A Rehabilitated Internet Dating Junkie
In posts past, I’ve alluded to the fact, correction, I point blank declared, that I was an internet dating junkie. I was. I admit it. I was successful with it too, if you consider being able to get dates with attractive, intelligent, employed men by merely posting a profile successful. If the truth be told, I am still meeting and getting to know people that I “met” and began corresponding with online, over two years ago. My social calendar is exceptionally full these days and I haven’t had an online profile anywhere for months. Okay, I lied, I tried out OKCupid.com and Zoosk on Facebook because I have several friends on Facebook that are dating coaches and, well, curiosity killed the cat. They suggested, I bit. I’m over it now. I was on each of those for two weeks, met one person in person who is fabulously interesting, but I could quickly ascertain that I neither have the interest or desire or energy to get back into the online dating thing. Screening profiles, deleting winks, and wading through thousands of misspelled, poorly punctuated and horribly written profiles is, well, a lot like reading a Harlequin romance. When you’ve read one…
Temptations and Time~Living Life in Face to Face World
The days of our lives can slip away from us like sand pouring through the narrowest portion of the hourglass. The sand at the top appears untouched, but the sand at the bottom is fighting desperately to comply with gravity’s demands. Eventually, the entire lot of it cascades into the bottom portion of the hourglass. This seems an appropriate analogy for much of life.
For me, spending time in fantasy land like soap opera world, internet dating, drug use or reading Harlequin’s is just not something I want to do. The false and superficial have never attracted me. Give me an authentic disagreement (done respectfully, I hope) over a false veneer of cheery friendship any day. When it comes to internet anything, it is so easy to hide, to disguise, to pretend, to escape. This, I’m learning, is a temptation that can be very deceptive. After all the internet comfortably keeps people at a distance. You can connect, without really ever having to connect. Don’t want to talk to someone, just show up in stealth mode or “unfriend” them. It’s the convenience of digital relationship. Besides, who wouldn’t love to recreate themselves (if even for a few minutes) into something that only mildly portends a resemblance to the reality, or disappear into a relationship that holds the promise of the upside (fun, flirty, romantic and non-invasive) of relationship without any of the downside (how the heck are we going to decide which side of the bed you’ll be sleeping on? And why do I have to make room in my closet for you?).

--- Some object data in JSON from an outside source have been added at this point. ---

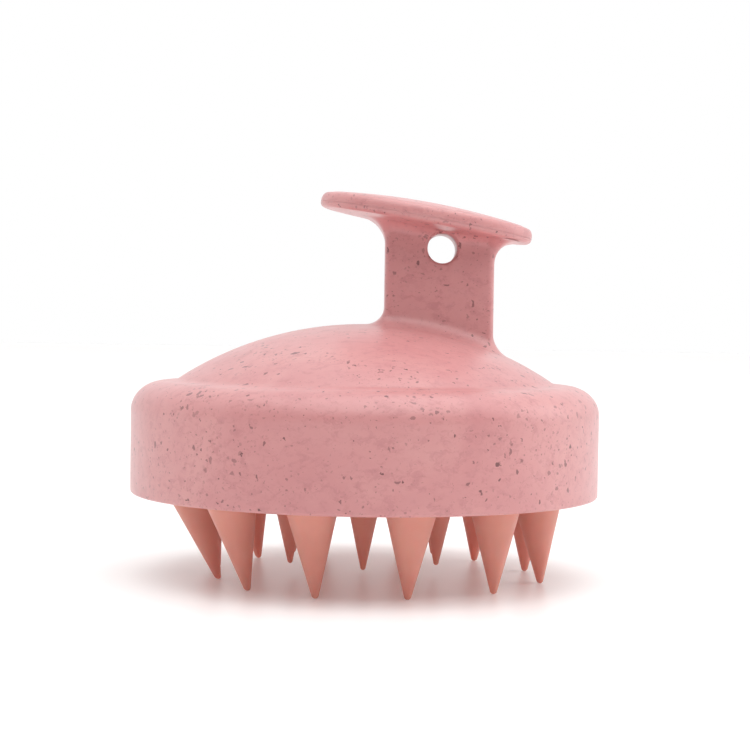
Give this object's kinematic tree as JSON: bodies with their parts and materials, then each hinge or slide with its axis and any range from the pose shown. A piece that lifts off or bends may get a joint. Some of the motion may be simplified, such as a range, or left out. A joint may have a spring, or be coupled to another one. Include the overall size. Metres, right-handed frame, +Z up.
{
  "type": "scalp massager brush",
  "caption": "Round domed hand brush with an off-centre stem, tilted oval palm plate, hanging hole and soft conical silicone teeth for massaging the scalp.",
  "frame": {"origin": "on the body's axis at the level of the outer tooth tips", "axes": "+Z up along the body's axis, +X towards the off-centre handle, -Y the side with the better view of the hanging hole"},
  "size_m": [0.08, 0.08, 0.0656],
  "materials": {
    "straw_plastic": "satin, speckled with fine dark plant fibres",
    "retainer_plastic": "satin",
    "silicone": "satin"
  },
  "bodies": {
    "brush_head": {"retainer_plate": "retainer_plastic", "silicone_pad": "silicone"},
    "housing": {"housing": "straw_plastic", "palm_cap": "straw_plastic"},
    "tooth_outer_01": {"tooth_outer_01": "silicone"},
    "tooth_outer_02": {"tooth_outer_02": "silicone"},
    "tooth_outer_03": {"tooth_outer_03": "silicone"},
    "tooth_outer_04": {"tooth_outer_04": "silicone"},
    "tooth_outer_05": {"tooth_outer_05": "silicone"},
    "tooth_outer_06": {"tooth_outer_06": "silicone"},
    "tooth_outer_07": {"tooth_outer_07": "silicone"},
    "tooth_outer_08": {"tooth_outer_08": "silicone"},
    "tooth_outer_09": {"tooth_outer_09": "silicone"},
    "tooth_outer_10": {"tooth_outer_10": "silicone"},
    "tooth_outer_11": {"tooth_outer_11": "silicone"},
    "tooth_outer_12": {"tooth_outer_12": "silicone"},
    "tooth_inner_01": {"tooth_inner_01": "silicone"},
    "tooth_inner_02": {"tooth_inner_02": "silicone"},
    "tooth_inner_03": {"tooth_inner_03": "silicone"},
    "tooth_inner_04": {"tooth_inner_04": "silicone"},
    "tooth_inner_05": {"tooth_inner_05": "silicone"},
    "tooth_inner_06": {"tooth_inner_06": "silicone"},
    "tooth_centre": {"tooth_centre": "silicone"}
  },
  "joints": [
    {"name": "head_pull", "type": "slide", "parent": "brush_head", "child": "housing", "axis": [0, 0, 1], "range_m": [0, 0.03]},
    {"name": "tooth_outer_01_bend", "type": "hinge", "parent": "brush_head", "child": "tooth_outer_01", "pos_m": [0.02896, 0.00787, 0.017], "axis": [0.2588, -0.9659, 0], "range_deg": [-15, 15], "stiffness_Nm_per_rad": 0.012},
    {"name": "tooth_outer_02_bend", "type": "hinge", "parent": "brush_head", "child": "tooth_outer_02", "pos_m": [0.0211, 0.0215, 0.017], "axis": [0.7071, -0.7071, 0], "range_deg": [-15, 15], "stiffness_Nm_per_rad": 0.012},
    {"name": "tooth_outer_03_bend", "type": "hinge", "parent": "brush_head", "child": "tooth_outer_03", "pos_m": [0.00747, 0.02936, 0.017], "axis": [0.9659, -0.2588, 0], "range_deg": [-15, 15], "stiffness_Nm_per_rad": 0.012},
    {"name": "tooth_outer_04_bend", "type": "hinge", "parent": "brush_head", "child": "tooth_outer_04", "pos_m": [-0.00827, 0.02936, 0.017], "axis": [0.9659, 0.2588, 0], "range_deg": [-15, 15], "stiffness_Nm_per_rad": 0.012},
    {"name": "tooth_outer_05_bend", "type": "hinge", "parent": "brush_head", "child": "tooth_outer_05", "pos_m": [-0.0219, 0.0215, 0.017], "axis": [0.7071, 0.7071, 0], "range_deg": [-15, 15], "stiffness_Nm_per_rad": 0.012},
    {"name": "tooth_outer_06_bend", "type": "hinge", "parent": "brush_head", "child": "tooth_outer_06", "pos_m": [-0.02976, 0.00787, 0.017], "axis": [0.2588, 0.9659, 0], "range_deg": [-15, 15], "stiffness_Nm_per_rad": 0.012},
    {"name": "tooth_outer_07_bend", "type": "hinge", "parent": "brush_head", "child": "tooth_outer_07", "pos_m": [-0.02976, -0.00787, 0.017], "axis": [-0.2588, 0.9659, 0], "range_deg": [-15, 15], "stiffness_Nm_per_rad": 0.012},
    {"name": "tooth_outer_08_bend", "type": "hinge", "parent": "brush_head", "child": "tooth_outer_08", "pos_m": [-0.0219, -0.0215, 0.017], "axis": [-0.7071, 0.7071, 0], "range_deg": [-15, 15], "stiffness_Nm_per_rad": 0.012},
    {"name": "tooth_outer_09_bend", "type": "hinge", "parent": "brush_head", "child": "tooth_outer_09", "pos_m": [-0.00827, -0.02936, 0.017], "axis": [-0.9659, 0.2588, 0], "range_deg": [-15, 15], "stiffness_Nm_per_rad": 0.012},
    {"name": "tooth_outer_10_bend", "type": "hinge", "parent": "brush_head", "child": "tooth_outer_10", "pos_m": [0.00747, -0.02936, 0.017], "axis": [-0.9659, -0.2588, 0], "range_deg": [-15, 15], "stiffness_Nm_per_rad": 0.012},
    {"name": "tooth_outer_11_bend", "type": "hinge", "parent": "brush_head", "child": "tooth_outer_11", "pos_m": [0.0211, -0.0215, 0.017], "axis": [-0.7071, -0.7071, 0], "range_deg": [-15, 15], "stiffness_Nm_per_rad": 0.012},
    {"name": "tooth_outer_12_bend", "type": "hinge", "parent": "brush_head", "child": "tooth_outer_12", "pos_m": [0.02896, -0.00787, 0.017], "axis": [-0.2588, -0.9659, 0], "range_deg": [-15, 15], "stiffness_Nm_per_rad": 0.012},
    {"name": "tooth_inner_01_bend", "type": "hinge", "parent": "brush_head", "child": "tooth_inner_01", "pos_m": [0.01264, 0.0073, 0.017], "axis": [0.5, -0.866, 0], "range_deg": [-15, 15], "stiffness_Nm_per_rad": 0.012},
    {"name": "tooth_inner_02_bend", "type": "hinge", "parent": "brush_head", "child": "tooth_inner_02", "pos_m": [0, 0.0146, 0.017], "axis": [1, 0, 0], "range_deg": [-15, 15], "stiffness_Nm_per_rad": 0.012},
    {"name": "tooth_inner_03_bend", "type": "hinge", "parent": "brush_head", "child": "tooth_inner_03", "pos_m": [-0.01264, 0.0073, 0.017], "axis": [0.5, 0.866, 0], "range_deg": [-15, 15], "stiffness_Nm_per_rad": 0.012},
    {"name": "tooth_inner_04_bend", "type": "hinge", "parent": "brush_head", "child": "tooth_inner_04", "pos_m": [-0.01264, -0.0073, 0.017], "axis": [-0.5, 0.866, 0], "range_deg": [-15, 15], "stiffness_Nm_per_rad": 0.012},
    {"name": "tooth_inner_05_bend", "type": "hinge", "parent": "brush_head", "child": "tooth_inner_05", "pos_m": [0, -0.0146, 0.017], "axis": [-1, 0, 0], "range_deg": [-15, 15], "stiffness_Nm_per_rad": 0.012},
    {"name": "tooth_inner_06_bend", "type": "hinge", "parent": "brush_head", "child": "tooth_inner_06", "pos_m": [0.01264, -0.0073, 0.017], "axis": [-0.5, -0.866, 0], "range_deg": [-15, 15], "stiffness_Nm_per_rad": 0.012},
    {"name": "tooth_centre_bend", "type": "hinge", "parent": "brush_head", "child": "tooth_centre", "pos_m": [0, 0, 0.017], "axis": [0, -1, 0], "range_deg": [-15, 15], "stiffness_Nm_per_rad": 0.012}
  ]
}
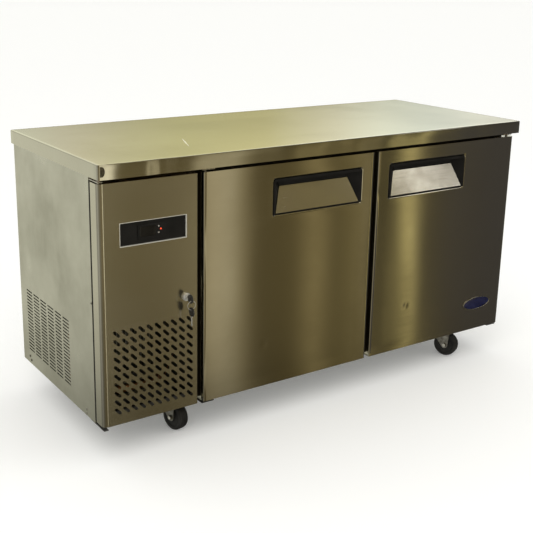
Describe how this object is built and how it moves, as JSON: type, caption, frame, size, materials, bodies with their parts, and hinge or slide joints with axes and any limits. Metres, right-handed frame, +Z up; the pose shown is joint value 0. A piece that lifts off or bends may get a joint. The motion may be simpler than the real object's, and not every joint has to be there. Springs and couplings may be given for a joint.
{
  "type": "undercounter refrigerator",
  "caption": "Low stainless counter refrigerator on castors: insulated hinged doors with recessed pull handles beside a slotted, lockable machine cover with a digital controller.",
  "frame": {"origin": "on the floor, under the middle of the object's box", "axes": "+X to the user's right along the width, the doors face -Y, +Z up"},
  "size_m": [1.5, 0.65, 0.81],
  "materials": {
    "stainless": "vertical brushed stainless sheet, warm tint",
    "stainless_side": "brushed stainless sheet, paler",
    "galvanised": "galvanised sheet, dull",
    "zinc": "bright zinc plate",
    "black_plastic": "moulded black plastic, satin",
    "black_rubber": "black rubber, matte",
    "white_plastic": "white plastic, satin",
    "foam": "rigid cream foam, matte",
    "worktop_board": "chipboard, matte",
    "liner_aluminium": "stucco sheet, satin",
    "fins": "thin fins, satin",
    "black_steel": "black enamel, satin",
    "coated_wire": "grey epoxy on wire, satin",
    "display_black": "black plastic, gloss",
    "key_black": "black plastic grip with a plated steel blade",
    "badge_blue": "dark blue enamel, gloss"
  },
  "bodies": {
    "cabinet": {"worktop": "stainless", "worktop_board": "worktop_board", "left_side_panel": "stainless_side", "right_side_panel": "stainless_side", "back_panel": "galvanised", "base_pan": "galvanised", "partition_panel": "galvanised", "cable_gland": "black_plastic", "insulation": "foam", "inner_liner": "liner_aluminium", "front_frame": "black_plastic", "centre_mullion": "black_plastic", "shelf_left": "coated_wire", "shelf_right": "coated_wire", "evaporator_cover": "white_plastic", "evaporator_coil": "fins", "machine_tray": "galvanised", "condenser_coil": "fins", "fan_shroud": "black_steel", "condenser_fan_motor": "black_steel", "compressor": "black_steel", "left_door_top_hinge": "zinc", "left_door_bottom_hinge": "black_steel", "right_door_top_hinge": "zinc", "right_door_bottom_hinge": "black_steel", "cover_top_hinge": "zinc", "cover_bottom_hinge": "black_steel"},
    "left_door": {"left_door_skin": "stainless", "left_door_foam": "foam", "left_door_liner": "white_plastic", "left_door_gasket": "black_rubber", "left_door_handle": "black_plastic", "left_door_grip_plate": "stainless"},
    "right_door": {"right_door_skin": "stainless", "right_door_foam": "foam", "right_door_liner": "white_plastic", "right_door_gasket": "black_rubber", "right_door_handle": "black_plastic", "right_door_grip_plate": "stainless", "badge": "badge_blue"},
    "cover": {"machine_cover": "stainless", "control_fascia": "display_black", "controller": "display_black", "lock_barrel": "zinc"},
    "up_button": {"button_up": "white_plastic"},
    "down_button": {"button_down": "white_plastic"},
    "plug": {"lock_plug": "zinc"},
    "lock_key": {"key": "key_black"},
    "ring": {"key_ring": "zinc", "spare_key": "key_black"},
    "condenser_blades": {"condenser_fan": "black_plastic"},
    "evaporator_blades": {"evaporator_fan": "black_plastic"},
    "front_left_swivel_body": {"front_left_fork": "zinc"},
    "front_left_wheel_body": {"front_left_wheel": "black_rubber"},
    "front_right_swivel_body": {"front_right_fork": "zinc"},
    "front_right_wheel_body": {"front_right_wheel": "black_rubber"},
    "rear_left_swivel_body": {"rear_left_fork": "zinc"},
    "rear_left_wheel_body": {"rear_left_wheel": "black_rubber"},
    "rear_right_swivel_body": {"rear_right_fork": "zinc"},
    "rear_right_wheel_body": {"rear_right_wheel": "black_rubber"}
  },
  "joints": [
    {"name": "cover_swing", "type": "hinge", "parent": "cabinet", "child": "cover", "pos_m": [-0.738, -0.272, 0.4325], "axis": [0, 0, -1], "range_deg": [0, 100]},
    {"name": "left_door_swing", "type": "hinge", "parent": "cabinet", "child": "left_door", "pos_m": [-0.428, -0.2625, 0.4325], "axis": [0, 0, -1], "range_deg": [0, 110]},
    {"name": "right_door_swing", "type": "hinge", "parent": "cabinet", "child": "right_door", "pos_m": [0.73, -0.2625, 0.4325], "axis": [0, 0, 1], "range_deg": [0, 110]},
    {"name": "lock_turn", "type": "hinge", "parent": "cover", "child": "plug", "pos_m": [-0.498, -0.2905, 0.427], "axis": [0, 1, 0], "range_deg": [0, 90]},
    {"name": "key_pull", "type": "slide", "parent": "plug", "child": "lock_key", "axis": [0, -1, 0], "range_m": [0, 0.026]},
    {"name": "ring_swing", "type": "hinge", "parent": "lock_key", "child": "ring", "pos_m": [-0.498, -0.3125, 0.4225], "axis": [1, 0, 0], "range_deg": [-60, 18]},
    {"name": "up_button_press", "type": "slide", "parent": "cover", "child": "up_button", "axis": [0, 1, 0], "range_m": [0, 0.001], "stiffness_N_per_m": 400, "springref_m": -0.001},
    {"name": "down_button_press", "type": "slide", "parent": "cover", "child": "down_button", "axis": [0, 1, 0], "range_m": [0, 0.001], "stiffness_N_per_m": 400, "springref_m": -0.001},
    {"name": "condenser_fan_spin", "type": "hinge", "parent": "cabinet", "child": "condenser_blades", "pos_m": [-0.6, 0.012, 0.26], "axis": [0, 1, 0], "continuous": true},
    {"name": "evaporator_fan_spin", "type": "hinge", "parent": "cabinet", "child": "evaporator_blades", "pos_m": [-0.318, 0.0475, 0.56], "axis": [1, 0, 0], "continuous": true},
    {"name": "front_left_swivel", "type": "hinge", "parent": "cabinet", "child": "front_left_swivel_body", "pos_m": [-0.49, -0.164, 0.088], "axis": [0, 0, 1], "continuous": true},
    {"name": "front_left_roll", "type": "hinge", "parent": "front_left_swivel_body", "child": "front_left_wheel_body", "pos_m": [-0.48335, -0.1953, 0.04], "axis": [0.9781, 0.2079, 0], "continuous": true},
    {"name": "front_right_swivel", "type": "hinge", "parent": "cabinet", "child": "front_right_swivel_body", "pos_m": [0.561, -0.184, 0.088], "axis": [0, 0, 1], "continuous": true},
    {"name": "front_right_roll", "type": "hinge", "parent": "front_right_swivel_body", "child": "front_right_wheel_body", "pos_m": [0.57402, -0.21323, 0.04], "axis": [0.9135, 0.4067, 0], "continuous": true},
    {"name": "rear_left_swivel", "type": "hinge", "parent": "cabinet", "child": "rear_left_swivel_body", "pos_m": [-0.49, 0.215, 0.088], "axis": [0, 0, 1], "continuous": true},
    {"name": "rear_left_roll", "type": "hinge", "parent": "rear_left_swivel_body", "child": "rear_left_wheel_body", "pos_m": [-0.48666, 0.18318, 0.04], "axis": [0.9945, 0.1045, 0], "continuous": true},
    {"name": "rear_right_swivel", "type": "hinge", "parent": "cabinet", "child": "rear_right_swivel_body", "pos_m": [0.561, 0.215, 0.088], "axis": [0, 0, 1], "continuous": true},
    {"name": "rear_right_roll", "type": "hinge", "parent": "rear_right_swivel_body", "child": "rear_right_wheel_body", "pos_m": [0.55599, 0.18339, 0.04], "axis": [0.9877, -0.1564, 0], "continuous": true}
  ]
}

I’m also learning that this kind of relating, while useful for providing some entertainment value and escapist fun, does not really work for me. I’m not twenty something anymore. A few years back, I had to renew my driver’s license. My picture, is awful, as most of them are. Mine was especially bad, because as I was going through the renewal process I was crying. I was aging, caught in a nightmare at that time I felt I could not escape and I truly thought my life was over. My outlook is so different today.
I’m still aging. I can’t do much about that. I ended the nightmare the best way I could, but I ended it. The fallout from that has not been easy but life is good. I’m meeting many fabulous new people through the adventures I’m having with the friends I already know in my face-to-face world. Some of the digital relationships have bridged the gap from being merely digital to actually tangible, and, while romance isn’t running rampant in my life like weedy vines overtaking my garden, some very valuable and wonderful friendships have developed. I’m busier than ever with work opportunities in an area where people are struggling to hold onto their homes after losing their jobs. I’m meeting people in my community that I enjoy spending time with and who, while very different from me, are a source of friendship and camaraderie. I’m healthier than I was at the start of the year, in every sense of that word, and I like it. I’m busier than I’ve ever been and yet, less stressed and more content. I find all of this slightly ironic, but I’m not going to look a gift horse in the mouth by over-analyzing it.
I’m simply going to ride this horse where ever it will take me.
After all, life is short. Far too short and far too valuable to allow it to disappear into the meaningless, the shallow, the pain-dulling fantasy escapes that come in so many forms whether, digitally digested, inhaled, injected or imbibed.